His Simplicity, a time-only wristwatch introduced in 2000, is studied by watchmakers for its hand-finishing rather than its complications. Every surface — bridges, plates, bevels — is finished using traditional hand tools and gentian-wood laps unchanged since the 19th century. The anglage on each bridge component is cut and polished individually by hand, adding hours of labor per part with no measurable effect on timekeeping.

His Duality houses two balance wheels connected by a differential that distributes power evenly and averages their rates. Dufour remains in active production, and his annual output can be counted on two hands.

Kari Voutilainen

Vintgt-8 - 28MPR

Vintgt-8 – 28MPR

Kari Voutilainen trained as a restoration watchmaker before establishing his atelier in Môtiers, canton of Neuchâtel — a background that shaped both his finishing standards and his preference for historical construction methods. His Vingt-8 uses a direct-impulse escapement that delivers energy more efficiently than the lever escapement standard in most Swiss movements, requiring individual hand-adjustment of 26 components to function correctly.

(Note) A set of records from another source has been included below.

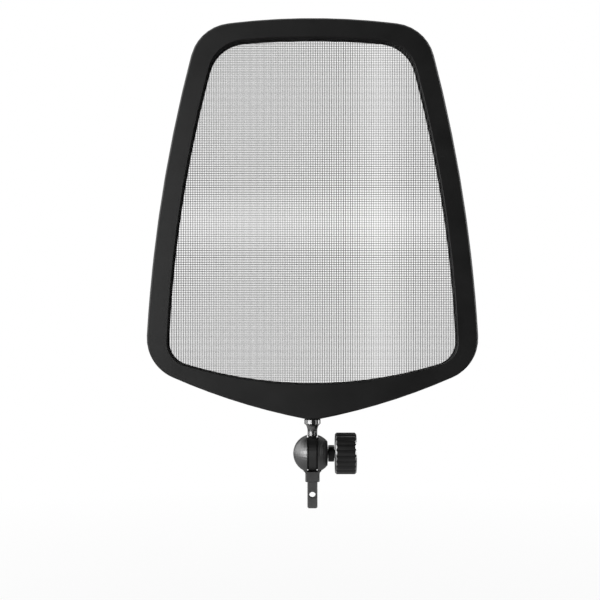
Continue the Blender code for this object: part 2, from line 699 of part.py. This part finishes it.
def knob():
    """Ribbed thumb knob, bevelled at both ends, with a recess for its cap."""
    sides = KNOB_RIBS * RIB_STEPS
    turns = [math.tau * i / sides for i in range(sides)]
    end_radius = KNOB_RADIUS - KNOB_CHAMFER

    def plain(x, radius):
        return [(x, radius * math.cos(turn), radius * math.sin(turn)) for turn in turns]

    def ribbed(end_x, inwards):
        loop = []
        for turn in turns:
            radius = rib_radius(turn)
            x = end_x + inwards * (radius - end_radius)
            loop.append((x, radius * math.cos(turn), radius * math.sin(turn)))
        return loop

    loops = [
        plain(KNOB_X, STUD_HOLE_RADIUS),
        plain(KNOB_X, end_radius),
        ribbed(KNOB_X, 1),
        ribbed(KNOB_END_X, -1),
        plain(KNOB_END_X, end_radius),
        plain(KNOB_END_X, CAP_RADIUS + FIT),
        plain(CAP_FLOOR_X, CAP_RADIUS + FIT),
        plain(CAP_FLOOR_X, STUD_HOLE_RADIUS),
    ]
    item = solid("knob", loops, ring=True)
    hole = [(0.0, GRUB_RADIUS + FIT), (KNOB_RADIUS + GAP, GRUB_RADIUS + FIT)]
    cut(item, turned("hole", "Y", hole, SMALL_SIDES, (KNOB_X + KNOB_LENGTH / 2, 0.0)))
    return item


def knob_end_cap():
    start = CAP_FLOOR_X + FIT
    end = start + CAP_THICKNESS
    profile = [
        (start, CAP_RADIUS),
        (end - CAP_CHAMFER, CAP_RADIUS),
        (end, CAP_RADIUS - CAP_CHAMFER),
    ]
    return turned("knob_end_cap", "X", profile)


# ---------------------------------------------------------------- finish

MATERIALS = {
    "frame_black": ((0.035, 0.035, 0.037), 0.42, 0.0),
    "screen_wire": ((0.42, 0.42, 0.43), 0.35, 1.0),
    "spacer_black": ((0.02, 0.02, 0.02), 0.6, 0.0),
    "screw_black": ((0.05, 0.05, 0.05), 0.4, 1.0),
    "clamp_grey": ((0.22, 0.22, 0.23), 0.35, 1.0),
    "stem_grey": ((0.2, 0.2, 0.21), 0.3, 1.0),
    "knob_black": ((0.05, 0.05, 0.052), 0.4, 0.6),
    "steel": ((0.45, 0.45, 0.46), 0.3, 1.0),
    "brass": ((0.7, 0.52, 0.25), 0.3, 1.0),
    "washer_nylon": ((0.04, 0.04, 0.04), 0.6, 0.0),
}


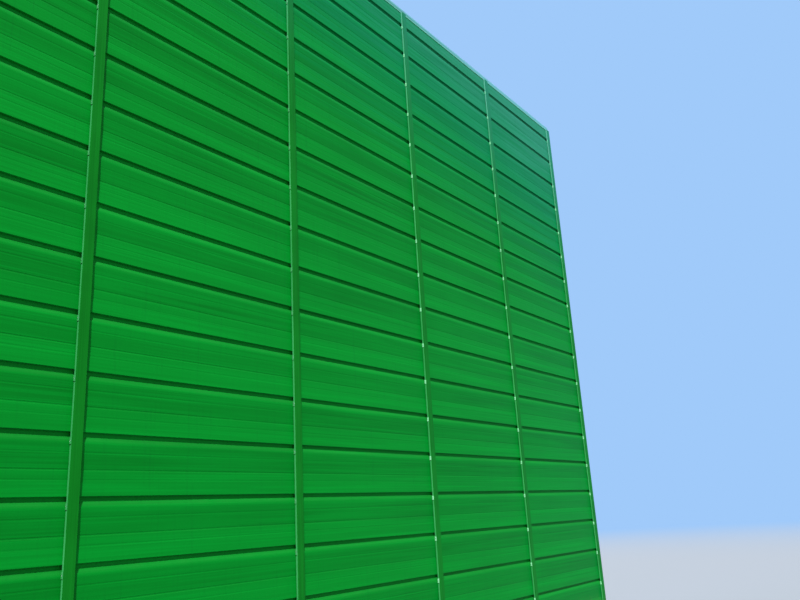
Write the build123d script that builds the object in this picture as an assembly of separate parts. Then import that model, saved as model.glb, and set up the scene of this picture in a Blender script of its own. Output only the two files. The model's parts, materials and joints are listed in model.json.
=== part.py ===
from build123d import *
import os

# Acoustic barrier wall, six bays between seven posts, in millimetres.
# X runs along the wall, the visible front faces -Y, Z is up.
# The origin is on the underside of the middle post's base plate.

# Row of bays
bay = 2500.0
bay_count = 6

# Rolled H-section post
post_depth = 125.0
flange_width = 90.0
flange_t = 8.0
web_t = 6.0
root_r = 8.0

# Base plate, its anchor holes and its stiffeners
plate_width = 260.0
plate_depth = 300.0
plate_t = 20.0
anchor_hole_d = 24.0
anchor_edge = 35.0
stiffener_t = 10.0
stiffener_height = 160.0
stiffener_toe = 15.0
stiffener_edge_gap = 12.0
stiffener_spacing = 60.0

# Stacked panel: ribbed steel faces on a closed box, pressed back by a strip in front of it
panel_count = 18
panel_pitch = 500.0
panel_end_gap = 14.0
panel_joint_gap = 0.4
panel_back_gap = 0.3
strip_space = 24.0

# Shadow joint: a lip along the bottom of each panel, over the sloping shoulder of the next
lip_height = 26.0
recess_depth = 24.0
neck_height = 10.0
shoulder_height = 40.0
lip_r = 5.0
shoulder_r = 60.0

# The face folds in a shallow valley, with a groove in it and one on each side
valley_below_middle = 18.0
valley_depth = 8.0
groove_width = 18.0
groove_floor = 8.0
valley_groove_depth = 1.8
rib_groove_depth = 1.0
rib_groove_lift = 25.0

# Half-height panel that closes the top, and the folded coping over it and the posts
top_panel_height = 250.0
cap_t = 3.0
cap_height = 82.0
cap_overlap = 31.0
cap_gap = 0.5
cap_joint_gap = 2.0
hem_height = 12.0
post_top_gap = 0.3

# Folded strip that fills the space between a front flange and the panels, the full height
strip_t = 2.5
strip_bend_r = 3.5
strip_inset = 6.0
strip_gap = 0.3

# Pressed clip on the outer face of each strip, below each joint
clip_height = 50.0
clip_drop = 22.0
clip_t = 2.0
clip_bend_r = 3.0
clip_reach = 5.5
clip_side_gap = 0.5
clip_gap = 0.3

# Rubber strip under the lowest panel, from plate to plate
seal_t = 50.0
seal_gap = 0.3
seal_end_gap = 0.5

# Places worked out from the sizes above
post_count = bay_count + 1
post_x = [bay * (i - bay_count // 2) for i in range(post_count)]
bay_x = [(post_x[i] + post_x[i + 1]) / 2 for i in range(bay_count)]
flange_inside = post_depth / 2 - flange_t
panel_back = flange_inside - panel_back_gap
panel_front = strip_space - flange_inside
panel_t = panel_back - panel_front
panel_mid_y = (panel_front + panel_back) / 2
panel_end = web_t / 2 + panel_end_gap
panel_length = bay - 2 * panel_end
shoulder_z = panel_pitch - neck_height - shoulder_height
valley_z = panel_pitch / 2 - valley_below_middle
lower_groove_z = (lip_height + valley_z) / 2 + rib_groove_lift
upper_groove_z = (valley_z + shoulder_z) / 2 + rib_groove_lift
stack_top = plate_t + panel_count * panel_pitch
top_panel_top = stack_top + top_panel_height
cap_bottom = top_panel_top - cap_overlap
cap_top = cap_bottom + cap_height
post_top = cap_bottom - post_top_gap
post_height = post_top - plate_t


def post(x):
    """One H-section post, with its flanges parallel to the wall."""
    flange_y = (post_depth - flange_t) / 2
    section = Rectangle(web_t, post_depth)
    section += Pos(0, flange_y) * Rectangle(flange_width, flange_t)
    section += Pos(0, -flange_y) * Rectangle(flange_width, flange_t)
    roots = [
        v for v in section.vertices()
        if abs(abs(v.X) - web_t / 2) < 0.01 and abs(abs(v.Y) - flange_inside) < 0.01
    ]
    section = fillet(roots, root_r)
    return Pos(x, 0, plate_t) * extrude(section, post_height)


def stiffener(x, side):
    """A welded fin from the plate up the post's outer face, on one side of the wall."""
    inner = post_depth / 2
    outer = plate_depth / 2 - stiffener_edge_gap
    outline = Polyline(
        (inner, 0), (outer, 0), (outer, stiffener_toe),
        (inner + stiffener_toe, stiffener_height), (inner, stiffener_height), close=True,
    )
    fin = extrude(make_face(outline), stiffener_t / 2, both=True)
    turned = Rot(0, 0, 90 * side) * (Rot(90, 0, 0) * fin)
    return Pos(x, 0, plate_t) * turned


def base_plate(x):
    """A plate with four anchor holes and two stiffeners on each side of the post."""
    plate = Pos(x, 0, plate_t / 2) * Box(plate_width, plate_depth, plate_t)
    for side in (-1, 1):
        for dx in (-stiffener_spacing / 2, stiffener_spacing / 2):
            plate += stiffener(x + dx, side)
    spacing_x = plate_width - 2 * anchor_edge
    spacing_y = plate_depth - 2 * anchor_edge
    for place in GridLocations(spacing_x, spacing_y, 2, 2):
        plate -= Pos(x, 0, plate_t / 2) * place * Cylinder(anchor_hole_d / 2, 2 * plate_t)
    return plate


def face_depth(z):
    """How far the valley-shaped face lies behind its proudest line at height z."""
    if z > valley_z:
        return valley_depth * (shoulder_z - z) / (shoulder_z - valley_z)
    return valley_depth * (z - lip_height) / (valley_z - lip_height)


def groove_points(z, depth):
    """Four points of one groove, from its lower edge to its upper edge."""
    low, high = z - groove_width / 2, z + groove_width / 2
    floor_low, floor_high = z - groove_floor / 2, z + groove_floor / 2
    return [
        (face_depth(low), low),
        (face_depth(floor_low) + depth, floor_low),
        (face_depth(floor_high) + depth, floor_high),
        (face_depth(high), high),
    ]


def panel_face():
    """A panel's face from bottom to top, as depth behind the proudest line and height."""
    points = [(recess_depth, 0), (recess_depth, lip_height), (0, lip_height)]
    points += groove_points(lower_groove_z, rib_groove_depth)
    points += groove_points(valley_z, valley_groove_depth)
    points += groove_points(upper_groove_z, rib_groove_depth)
    points += [(0, shoulder_z), (recess_depth, panel_pitch - neck_height)]
    return points + [(recess_depth, panel_pitch - panel_joint_gap)]


def round_proud(section, z, radius):
    """Rounds the section's proudest corners at height z, in front and behind."""
    corners = [
        v for v in section.vertices()
        if abs(abs(v.X - panel_mid_y) - panel_t / 2) < 0.01 and abs(v.Y - z) < 0.01
    ]
    return fillet(corners, radius)


def closed_section(points):
    """A section with the same face in front and behind, and rounded lower lips."""
    front = [(panel_front + depth, z) for depth, z in points]
    back = [(panel_back - depth, z) for depth, z in reversed(points)]
    section = make_face(Polyline(*front, *back, close=True))
    return round_proud(section, lip_height, lip_r)


def along_bay(section, x, z, length):
    """A section in Y and Z, drawn as X and Y, stood up and run along one bay."""
    solid = extrude(section, length / 2, both=True)
    return Pos(x, 0, z) * (Rot(0, 0, 90) * (Rot(90, 0, 0) * solid))


def top_panel(x):
    """The half-height panel on top of the stack, with a plain face."""
    points = [
        (recess_depth, 0), (recess_depth, lip_height), (0, lip_height), (0, top_panel_height),
    ]
    return along_bay(closed_section(points), x, stack_top, panel_length)


def panel_stack(x):
    """The stacked panels of one bay with the half-height one on top, each its own solid."""
    section = round_proud(closed_section(panel_face()), shoulder_z, shoulder_r)
    one = along_bay(section, 0, 0, panel_length)
    rows = [Pos(x, 0, plate_t + row * panel_pitch) * one for row in range(panel_count)]
    return Compound(children=[*rows, top_panel(x)])


def top_cap(index):
    """One bay's length of coping, with hemmed legs, from post centre to post centre."""
    inside = panel_t + 2 * cap_gap
    outside = inside + 2 * cap_t
    middle = Pos(panel_mid_y, cap_bottom + cap_height / 2)
    section = middle * RectangleRounded(outside, cap_height, cap_t / 2)
    hems = Rectangle(outside + 2 * cap_t, hem_height)
    section += Pos(panel_mid_y, cap_bottom + hem_height / 2) * hems
    section -= middle * Pos(0, -cap_t) * Rectangle(inside, cap_height)
    left, right = post_x[index] + cap_joint_gap / 2, post_x[index + 1] - cap_joint_gap / 2
    if index == 0:
        left = post_x[0] - flange_width / 2
    if index == bay_count - 1:
        right = post_x[-1] + flange_width / 2
    return along_bay(section, (left + right) / 2, 0, right - left)


def folded_section(start, end, near, far, thickness, bend_r):
    """A folded channel seen from above, open towards the post and closed at its far end."""
    middle = Pos((start + end) / 2, (near + far) / 2)
    outer = middle * Rectangle(end - start, far - near)
    bends = [v for v in outer.vertices() if v.X > end - 0.01]
    outer = fillet(bends, bend_r)
    inner = Pos(-thickness, 0) * middle * Rectangle(end - start, far - near - 2 * thickness)
    return outer - inner


def held_sides(index, right):
    """A piece on the right of a post and its mirror image, on the sides that hold a panel."""
    left = mirror(right, about=Plane.YZ)
    return ([right] if index < bay_count else []) + ([left] if index > 0 else [])


def edge_strips(index):
    """The strips of one post, flush with the edges of its front flange."""
    section = folded_section(
        panel_end + strip_inset, flange_width / 2,
        strip_gap - flange_inside, panel_front - strip_gap, strip_t, strip_bend_r,
    )
    strip = Pos(0, 0, plate_t) * extrude(section, post_height)
    return Compound(children=[Pos(post_x[index], 0, 0) * s for s in held_sides(index, strip)])


def clip_column(index):
    """All clips of one post: one under each joint, on the outer face of each strip."""
    start = flange_width / 2 + clip_gap
    section = folded_section(
        start, start + clip_reach,
        clip_side_gap - flange_inside, panel_front - clip_side_gap, clip_t, clip_bend_r,
    )
    held = held_sides(index, extrude(section, clip_height))
    clips = []
    for row in range(panel_count):
        z = plate_t + (row + 1) * panel_pitch - clip_drop - clip_height
        clips += [Pos(post_x[index], 0, z) * clip for clip in held]
    return Compound(children=clips)


def ground_seals():
    """The rubber strips that fill the slots under the lowest panels, one in each bay."""
    length = bay - plate_width - 2 * seal_end_gap
    height = plate_t - seal_gap
    one = Pos(0, panel_mid_y, height / 2) * Box(length, seal_t, height)
    return Compound(children=[Pos(x, 0, 0) * one for x in bay_x])


def save(name, shape):
    export_step(shape, f"parts/{name}.step")


os.makedirs("parts", exist_ok=True)
for i, x in enumerate(post_x, start=1):
    save(f"post_{i}", post(x))
    save(f"base_plate_{i}", base_plate(x))
    save(f"edge_strips_{i}", edge_strips(i - 1))
    save(f"panel_clips_{i}", clip_column(i - 1))
for i, x in enumerate(bay_x, start=1):
    save(f"panels_bay_{i}", panel_stack(x))
    save(f"top_cap_{i}", top_cap(i - 1))
save("ground_seals", ground_seals())
print("wall length", post_x[-1] - post_x[0] + flange_width, "height", cap_top)
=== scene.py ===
# %% [markdown]
# # A green acoustic barrier wall
# The real wall is a row of steel H-section posts, with ribbed sound panels dropped one on
# another between them and a folded coping over the top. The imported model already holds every
# post, plate, panel, coping, clip and seal at its real size, so this script leaves their shapes
# alone. It adds what is too small for the construction model, such as anchors, welds and rivets,
# and gives each surface its finish.
#
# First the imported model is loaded, and its box is kept. Its box is kept, because the dressed
# wall may not grow past it by more than a few millimetres.

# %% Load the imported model
import json
import math

import bpy
from mathutils import Matrix, Vector


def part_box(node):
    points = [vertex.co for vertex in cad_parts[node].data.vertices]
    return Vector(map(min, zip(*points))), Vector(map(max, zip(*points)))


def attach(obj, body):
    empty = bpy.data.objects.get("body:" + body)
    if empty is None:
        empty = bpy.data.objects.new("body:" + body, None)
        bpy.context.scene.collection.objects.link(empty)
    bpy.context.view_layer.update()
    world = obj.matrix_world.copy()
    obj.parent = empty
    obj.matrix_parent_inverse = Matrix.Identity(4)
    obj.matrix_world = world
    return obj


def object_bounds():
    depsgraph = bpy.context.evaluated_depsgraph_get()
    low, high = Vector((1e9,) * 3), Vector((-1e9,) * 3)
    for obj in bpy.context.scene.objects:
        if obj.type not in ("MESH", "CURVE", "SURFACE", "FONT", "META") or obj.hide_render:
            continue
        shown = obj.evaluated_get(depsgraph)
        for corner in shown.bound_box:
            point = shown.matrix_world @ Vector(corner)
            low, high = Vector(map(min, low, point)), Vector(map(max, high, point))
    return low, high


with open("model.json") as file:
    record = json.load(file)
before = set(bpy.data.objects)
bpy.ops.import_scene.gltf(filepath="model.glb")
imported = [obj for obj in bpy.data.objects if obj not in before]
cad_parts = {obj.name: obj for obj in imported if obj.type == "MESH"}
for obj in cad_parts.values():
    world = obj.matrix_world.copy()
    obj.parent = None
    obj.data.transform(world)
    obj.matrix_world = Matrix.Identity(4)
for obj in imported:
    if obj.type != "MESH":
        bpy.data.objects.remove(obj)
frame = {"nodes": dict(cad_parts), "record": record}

cad_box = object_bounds()
print("packed nodes:", len(frame["nodes"]), "box:", [tuple(corner) for corner in cad_box])

# %% [markdown]
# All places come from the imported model, so nothing has to be fitted by eye. Nodes of one kind
# are numbered along the wall, and a post's underside is the top of its base plate.

# %% Read the wall's places
ROW_HEIGHT = 0.5


def nodes_of(kind):
    """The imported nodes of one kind, from the left end of the wall to the right."""
    return [frame["nodes"][name] for name in sorted(frame["nodes"]) if name.startswith(kind)]


def centre_of(name):
    low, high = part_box(name)
    return (low + high) / 2


post_centres = [centre_of(post.name) for post in nodes_of("post_")]
wall_start = post_centres[0].x
bay_length = post_centres[1].x - wall_start
plate_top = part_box("post_1")[0].z
rows_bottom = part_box("panels_bay_1")[0].z
print(f"bays of {bay_length:.3f} m, rows of {ROW_HEIGHT} m, plates up to {plate_top:.3f} m")

# %% [markdown]
# ## Camera
# The camera stands at eye height close to the wall and looks along it, so the rows run
# together towards the far end. Its place and angles were worked out from the lines of the
# rows and posts, then written here as real lengths and degrees. Building the matrix from
# four plain steps, move, turn, tilt and roll, is easier to follow than one set of Euler angles.

# %% Camera
SENSOR_MM = 36.0
LENS_MM = 34.219
EYE = Vector((-5.8695, -5.7072, 1.742))
TURN_DEG = 54.196
TILT_DEG = 16.005
ROLL_DEG = -3.340


def start_clean():
    """Object mode with nothing selected, because an operator acts on all that is selected."""
    if bpy.context.mode != "OBJECT":
        bpy.ops.object.mode_set(mode="OBJECT")
    bpy.ops.object.select_all(action="DESELECT")


def only(piece):
    """Object mode with this piece active and alone selected."""
    start_clean()
    piece.select_set(True)
    bpy.context.view_layer.objects.active = piece


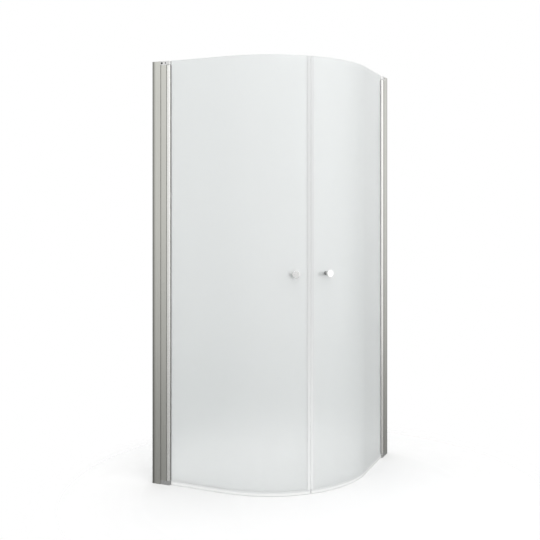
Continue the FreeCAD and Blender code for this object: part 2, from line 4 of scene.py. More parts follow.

The dials are produced in-house on a rose engine lathe, a 19th-century machine that creates guilloché patterns by rotating the dial blank against a cutter while advancing it along a geometric path. The patterns are not printed or stamped, and no two are geometrically identical.

Production runs to roughly 50–60 watches per year. Voutilainen takes commissions for unique pieces alongside a small consistent catalogue, making his work accessible without the multi-year allocations common at larger independents.

Akrivia

AK-06 - Stainless Steel

AK-06 – Stainless Steel

Rexhep Rexhepi began his watchmaking career at 14, trained at WOSTEP in Neuchâtel, and led the complications department at BNB Concept before establishing Akrivia in Geneva in 2012 at the age of 24.

His movements are finished to Geneva Seal standards and beyond, with black-polished steel components, straight-grained surfaces, and hand-beveled edges throughout. The AK-06 caliber, housed in the Chronomètre Contemporain, features a monometallic balance wheel regulated by a proprietary stud holder — components that required several years of development before Rexhepi was satisfied with their performance across temperature and position variations.

What distinguishes Akrivia from older independents is not a rejection of tradition but a rigorous re-examination of it. Rexhepi has rebuilt classical mechanisms from first principles, identifying where historical design compromises were made for manufacturing convenience rather than performance. Production remains fewer than 50 pieces per year.

De Bethune

DB25 - Perpetual Sky. Ref: DB25SQPV2

DB25 – Perpetual Sky. Ref: DB25SQPV2

De Bethune was founded in 2002 by Denis Flageollet and David Zanetta in L’Auberson, a village in the Vaudois Jura with a long history of ébauche manufacturing. The brand’s two most studied innovations — a titanium-platinum balance wheel and a spherical moon phase accurate to one day’s error in 122 years — both emerged from that industrial environment.

The titanium-platinum balance wheel uses two materials with different thermal expansion coefficients on the same balance arm. As temperature changes, the contrasting expansion rates adjust the balance’s effective diameter, compensating for rate variation mechanically rather than electronically.

The spherical moon phase on the DB25 uses a blued steel sphere with a gilded hemisphere rotating inside a domed aperture. The mechanism advances the sphere by the correct angular increment each day — no approximation, no manual correction for decades.

De Bethune produces fewer than 500 watches per year and manufactures movement components, cases, and dials in-house, giving Flageollet direct control over the tolerances his technical ambitions require.

What these five workshops share is less about aesthetics or price than about structure. None belongs to a conglomerate. Decisions about complications, finishing standards, and annual output are made by the people at the bench — not by a board reviewing market share projections. In an industry where that independence is increasingly rare, it shows in the work.